◆ Problem: Using the data below, copy each line that includes the word "MESH".

◆ Data for the task:

--------------------------------------------------

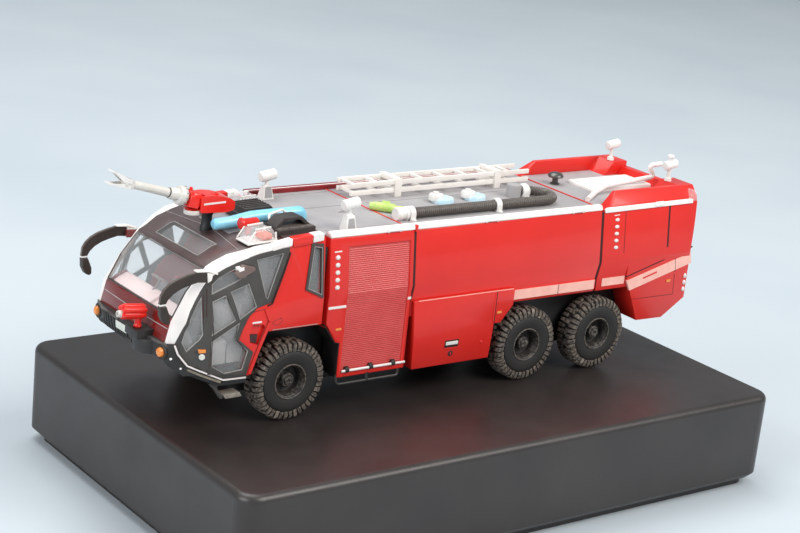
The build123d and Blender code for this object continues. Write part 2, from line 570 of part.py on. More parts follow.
# Roof turret: a base on the cab roof, a body that slews on it and a barrel that tilts in the body
TILT_X, TILT_Z = -66.4, 75.0
SLOT_Y, PIN_R, TURRET_POST = 2.15, 0.7, 1.2
with BuildPart() as turret_base:
    with Locations((TURRET_X, 0, (66.0 + TURRET_LOW - AIR) / 2)):
        Cylinder(TURRET_FOOT_R, TURRET_LOW - AIR - 66.0)
    with Locations((TURRET_X, 0, TURRET_LOW)):
        Cylinder(TURRET_POST, 2.0)
    add(outside, mode=Mode.SUBTRACT)
save(turret_base.part, "turret_base")
with BuildPart() as turret_body:
    with BuildSketch(Plane.XZ):
        with BuildLine():
            Polyline((-68.6, 72.8), (-68.6, 76.0), (-66.0, 76.4), (-58.0, 76.0), (-55.8, 74.6), (-55.8, 73.2),
                     (-57.2, TURRET_LOW), (-65.0, TURRET_LOW), close=True)
        make_face()
    extrude(amount=2.9, both=True)
    with Locations((-66.6, 0, 75.0)):
        Box(6.0, 2 * SLOT_Y, 7.0, mode=Mode.SUBTRACT)
    with Locations((TURRET_X, 0, TURRET_LOW)):
        Cylinder(TURRET_POST + RUN, 2.0 + 2 * AIR, mode=Mode.SUBTRACT)
    for s in (-1, 1):
        with Locations(Location((TILT_X, s * (SLOT_Y - 0.5), TILT_Z), (90, 0, 0))):
            Cylinder(PIN_R, 1.4)
save(turret_body.part, "turret_body")

# Barrel: a collar that turns on the body's two pins, a tapered tube and two deflector flaps at its mouth
BARREL_TILT = 18
BARREL_L = 19.0
with BuildPart() as barrel:
    with Locations(Location((TILT_X, 0, TILT_Z), (0, -90 + BARREL_TILT, 0))):
        with Locations((0, 0, 2.0)):
            Cylinder(1.9, 2.2)
        with Locations((0, 0, 10.5)):
            Cone(1.35, 0.95, 15.0)
        for turn in (90, -90):
            with Locations(Location((0, 0, 17.6), (0, 0, turn))):
                with Locations(Location((0, 1.5, 2.0), (-22, 0, 0))):
                    Box(1.9, 0.4, 6.4)
    with Locations(Location((TILT_X, 0, TILT_Z), (90, 0, 0))):
        Cylinder(1.35, 2 * (SLOT_Y - 0.2))
        Cylinder(PIN_R + RUN, 2 * SLOT_Y, mode=Mode.SUBTRACT)
save(barrel.part, "turret_barrel")

# Bumper turret: turns on a post that stands on the bumper's centre block
with BuildPart() as bumper_turret:
    with Locations(Location((BT_X, BT_Y, BT_Z), (0, 90 - 4, 0))):
        with Locations((0, 0, -0.7)):
            Cylinder(1.8, 6.0)
        with Locations((0, 0, -4.2)):
            Cylinder(1.3, 1.2)
    with Locations((BT_X, BT_Y, (BT_SEAT + AIR + BT_Z) / 2)):
        Cylinder(1.0, BT_Z - BT_SEAT - AIR)
    with Locations((BT_X, BT_Y, BT_SEAT)):
        Cylinder(BT_PIN, 2.0)
save(bumper_turret.part, "bumper_turret")

# Mirrors: a curved flat arm from the roof's front corner, forward and down to the mirror head
ARM_Y, HEAD_Z = (17.3, 18.9), (52.6, 57.8)
for side, s in (("l", -1), ("r", 1)):
    with BuildPart() as mirror_arm:
        with BuildSketch(Plane.XZ.offset(-s * ARM_Y[0])):
            with BuildLine():
                ThreePointArc((-72.6, 64.6), (-81.4, 63.2), (-85.6, HEAD_Z[1]))
                Line((-85.6, HEAD_Z[1]), (-83.4, HEAD_Z[1]))
                ThreePointArc((-83.4, HEAD_Z[1]), (-80.0, 61.2), (-72.6, 62.2))
                Line((-72.6, 62.2), (-72.6, 64.6))
            make_face()
        extrude(amount=-s * (ARM_Y[1] - ARM_Y[0]))
        with Locations((-84.5, s * (ARM_Y[0] + 1.0), sum(HEAD_Z) / 2)):
            Box(1.9, 3.0, HEAD_Z[1] - HEAD_Z[0])
        with Locations((-72.6, s * (14.4 + ARM_Y[1]) / 2, 63.2)):
            Box(3.0, ARM_Y[1] - 14.4, 1.9)
        add(outside, mode=Mode.SUBTRACT)
    save(mirror_arm.part, "mirror_" + side)
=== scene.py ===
# Airport fire truck, a small display model on its own plinth. Metres, X to the truck's rear, Y to its right, Z up.
import bpy
import math
from mathutils import Matrix, Vector


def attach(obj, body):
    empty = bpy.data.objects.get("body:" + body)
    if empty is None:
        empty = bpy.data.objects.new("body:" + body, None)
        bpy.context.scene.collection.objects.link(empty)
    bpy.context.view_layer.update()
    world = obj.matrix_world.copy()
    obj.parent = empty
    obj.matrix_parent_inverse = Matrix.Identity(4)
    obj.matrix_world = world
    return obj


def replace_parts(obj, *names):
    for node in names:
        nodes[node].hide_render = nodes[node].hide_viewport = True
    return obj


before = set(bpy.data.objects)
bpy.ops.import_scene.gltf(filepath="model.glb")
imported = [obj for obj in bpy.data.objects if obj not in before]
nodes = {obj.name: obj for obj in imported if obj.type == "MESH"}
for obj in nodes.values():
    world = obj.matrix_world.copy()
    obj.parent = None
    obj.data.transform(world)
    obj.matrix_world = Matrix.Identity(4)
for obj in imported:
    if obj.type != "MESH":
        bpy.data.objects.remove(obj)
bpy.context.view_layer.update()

MM = 0.001


# The camera stands left of the truck's nose, a little above its roof, with a short telephoto lens.
# The floor is one pale blue-grey sheet that runs out of the picture.
camera_data = bpy.data.cameras.new("camera")
camera_data.lens = 81.64
camera_data.sensor_width = 36.0
camera_data.clip_start, camera_data.clip_end = 0.01, 50.0
camera = bpy.data.objects.new("camera", camera_data)
bpy.context.scene.collection.objects.link(camera)
camera_right, camera_up = Vector((0.79889, -0.59272, 0.10226)), Vector((0.09393, 0.29087, 0.95214))
camera_back = camera_right.cross(camera_up)
camera_turn = Matrix((camera_right, camera_up, camera_back)).transposed().to_4x4()
camera.matrix_world = Matrix.Translation((-0.27638, -0.34384, 0.18439)) @ camera_turn
bpy.context.scene.camera = camera
bpy.context.scene.view_settings.view_transform = "Standard"


def shader(name, colour, roughness, **values):
    # A new material with a plain glossy surface; constant values go on the shader's own sockets
    material = bpy.data.materials.new(name)
    material.use_nodes = True
    surface = material.node_tree.nodes["Principled BSDF"]
    surface.inputs["Base Color"].default_value = (*colour, 1.0)
    surface.inputs["Roughness"].default_value = roughness
    for label, value in values.items():
        surface.inputs[label.replace("_", " ")].default_value = value
    return material


def add_node(material, kind, values=None, **settings):
    node = material.node_tree.nodes.new(kind)
    for label, value in (values or {}).items():
        node.inputs[label].default_value = value
    for label, value in settings.items():
        setattr(node, label, value)
    return node


def join(material, source, output, target, entry):
    material.node_tree.links.new(source.outputs[output], target.inputs[entry])


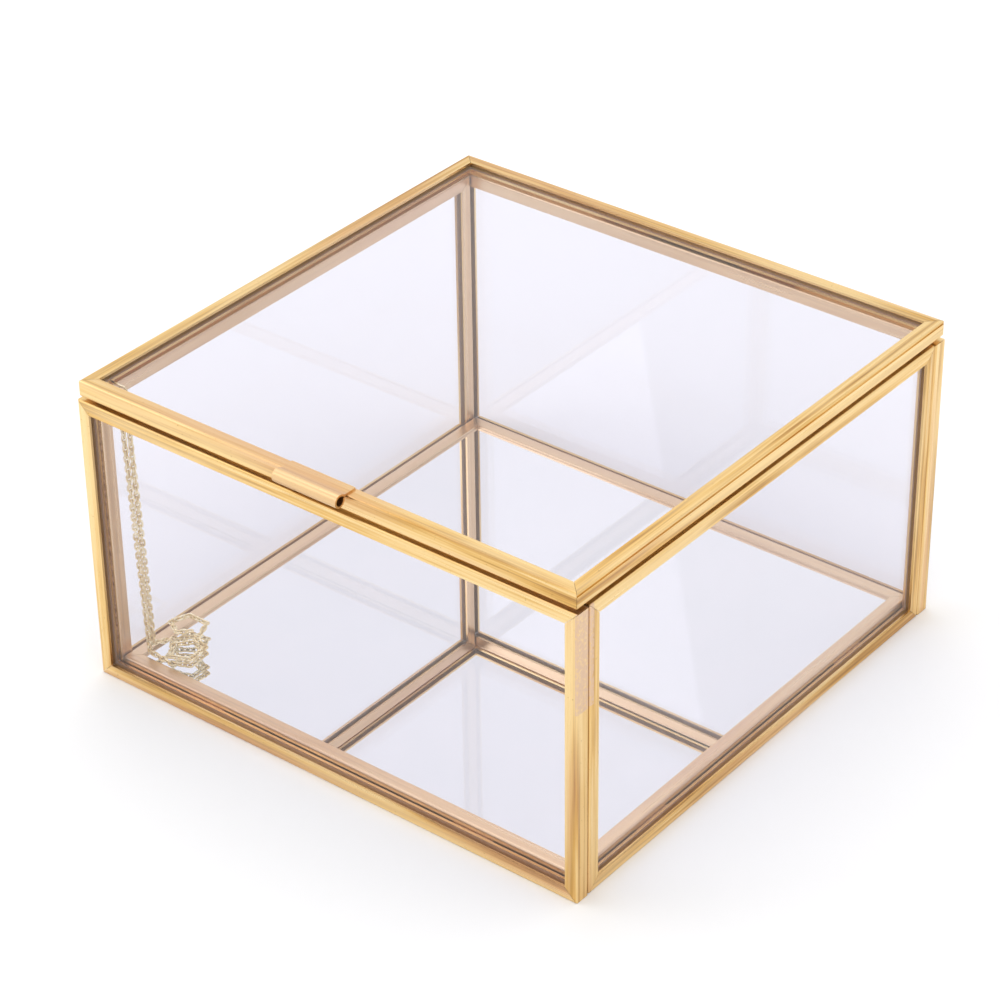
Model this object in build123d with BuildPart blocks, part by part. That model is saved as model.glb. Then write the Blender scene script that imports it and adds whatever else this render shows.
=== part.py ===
from build123d import *
from math import atan, atan2, cos, degrees, radians, sin
import os

os.makedirs("parts", exist_ok=True)

# Millimetres. X to the right, front at -Y, Z up, the base's middle at the origin.

# Driving dimensions: box, lid and the folded brass channel round every pane
box_size = 150.0
box_height = 80.3
lid_gap = 0.8
lid_inset = 0.5
pane_thickness = 3.0
sheet = 0.7
lip = 3.4
fold_radius = 0.5
mitre_gap = 0.06
panel_gap = 0.3
pane_play = 0.2
pane_gap = 0.05
floor_lift = 0.8
groove_depth = 0.3
groove_width = 0.65
groove_down = 0.8

# Hinge at the back, pull tab at the front
hinge_y = 76.8
hinge_z = 80.7
knuckle_radius = 1.7
knuckle_bore = 0.95
pin_radius = 0.9
pin_head_radius = 1.3
pin_head_thickness = 0.6
lid_knuckle_length = 30.0
box_knuckle_length = 15.0
knuckle_gap = 0.25
tab_width = 19.0
tab_sheet = 0.5
tab_curl = 1.45
tab_curl_sweep = 285
tab_run = 2.3
tab_rise = 0.65

# Stay chain: oval links, an eye on the lid and an eye on the left wall
wire = 0.25
link_end = 0.56
link_straight = 0.42
link_clearance = 0.06
eye_wire = 0.3
rod_radius = 0.35
lid_eye_radius = 1.2
box_eye_radius = 1.0
lid_chain_start = Vector(-67.0, -67.3, 79.0)
box_chain_start = Vector(-66.36, -65.7, 76.4)
lid_strand = Vector(1.9, 1.4, -72.7)
box_strand = Vector(0.86, 1.6, -68.5)
lead_links = 5
coil_links = 4
coil_turn = 72
coil_rise = 4

# Worked out from the above
channel = pane_thickness + 2 * sheet
inner = box_size / 2 - channel
side_panel_width = 2 * (inner - panel_gap)
lid_size = box_size - 2 * lid_inset
lid_bottom = box_height + lid_gap
lid_top = lid_bottom + channel
link_pitch = 2 * (link_end + link_straight) - 2 * wire - link_clearance


# Panels: a pane in four mitred channels. x runs along the panel, z points to its outer face.
wall_middle = box_size / 2 - channel / 2
half_up = box_height / 2
front = Plane((0, -wall_middle, half_up), x_dir=(1, 0, 0), z_dir=(0, -1, 0))
back = Plane((0, wall_middle, half_up), x_dir=(-1, 0, 0), z_dir=(0, 1, 0))
right = Plane((wall_middle, 0, half_up), x_dir=(0, 1, 0), z_dir=(1, 0, 0))
left = Plane((-wall_middle, 0, half_up), x_dir=(0, -1, 0), z_dir=(-1, 0, 0))
floor = Plane((0, 0, floor_lift + channel / 2))
lid = Plane((0, 0, lid_bottom + channel / 2))

# name, plane, width, height, the four channels anticlockwise from the lowest, grooved channels
panels = [
    ("front", front, box_size, box_height,
     ("bottom_rail", "right_stile", "top_rail", "left_stile"), ()),
    ("back", back, box_size, box_height,
     ("bottom_rail", "left_stile", "top_rail", "right_stile"), ()),
    ("right", right, side_panel_width, box_height,
     ("bottom_rail", "back_stile", "top_rail", "front_stile"), ()),
    ("left", left, side_panel_width, box_height,
     ("bottom_rail", "front_stile", "top_rail", "back_stile"), ()),
    ("floor", floor, side_panel_width, side_panel_width,
     ("front_rail", "right_rail", "back_rail", "left_rail"), ()),
    ("lid", lid, lid_size, lid_size,
     ("front_rail", "right_rail", "back_rail", "left_rail"), ("right_rail", "left_rail")),
]

for name, plane, width, height, channel_names, grooved in panels:
    with BuildPart() as pane:
        with BuildSketch(plane):
            Rectangle(width - 2 * (sheet + pane_play), height - 2 * (sheet + pane_play))
        extrude(amount=pane_thickness / 2 - pane_gap, both=True)
    pane_name = "floor_mirror" if name == "floor" else name + "_pane"
    pane.part.label = pane_name
    export_step(pane.part, "parts/" + pane_name + ".step")

    edges = [
        (-plane.y_dir * height / 2, plane.x_dir, width),
        (plane.x_dir * width / 2, plane.y_dir, height),
        (plane.y_dir * height / 2, -plane.x_dir, width),
        (-plane.x_dir * width / 2, -plane.y_dir, height),
    ]
    for channel_name, (offset, along, length) in zip(channel_names, edges):
        middle = plane.origin + offset
        inward = plane.z_dir.cross(along)
        section_plane = Plane(middle - along * length / 2, x_dir=inward, z_dir=along)
        with BuildPart() as rail:
            with BuildSketch(section_plane) as section:
                with Locations((lip / 2, 0)):
                    Rectangle(lip, channel)
                fillet(section.vertices().group_by(Axis.X)[0], fold_radius)
                with Locations((sheet + lip / 2, 0)):
                    Rectangle(lip, pane_thickness, mode=Mode.SUBTRACT)
                if channel_name in grooved:
                    with Locations((groove_depth / 2, channel / 2 - groove_down)):
                        Rectangle(groove_depth, groove_width, mode=Mode.SUBTRACT)
            extrude(amount=length)
            for side in (-1, 1):
                corner = middle + along * side * (length / 2 - mitre_gap)
                split(bisect_by=Plane(corner, z_dir=along * side + inward), keep=Keep.BOTTOM)
        rail.part.label = name + "_" + channel_name
        export_step(rail.part, "parts/" + name + "_" + channel_name + ".step")


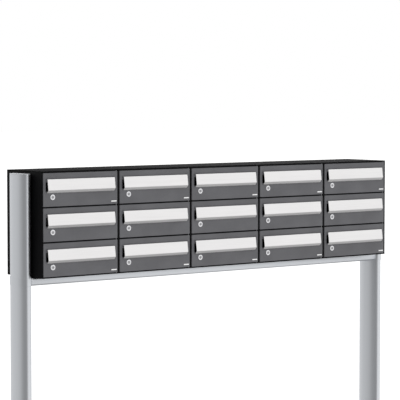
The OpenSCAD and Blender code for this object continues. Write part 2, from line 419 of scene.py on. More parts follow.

--------------------------------------------------

◆ Output for this exercise:
nodes = {obj.name: obj for obj in imported if obj.type == "MESH"}
    if obj.type != "MESH":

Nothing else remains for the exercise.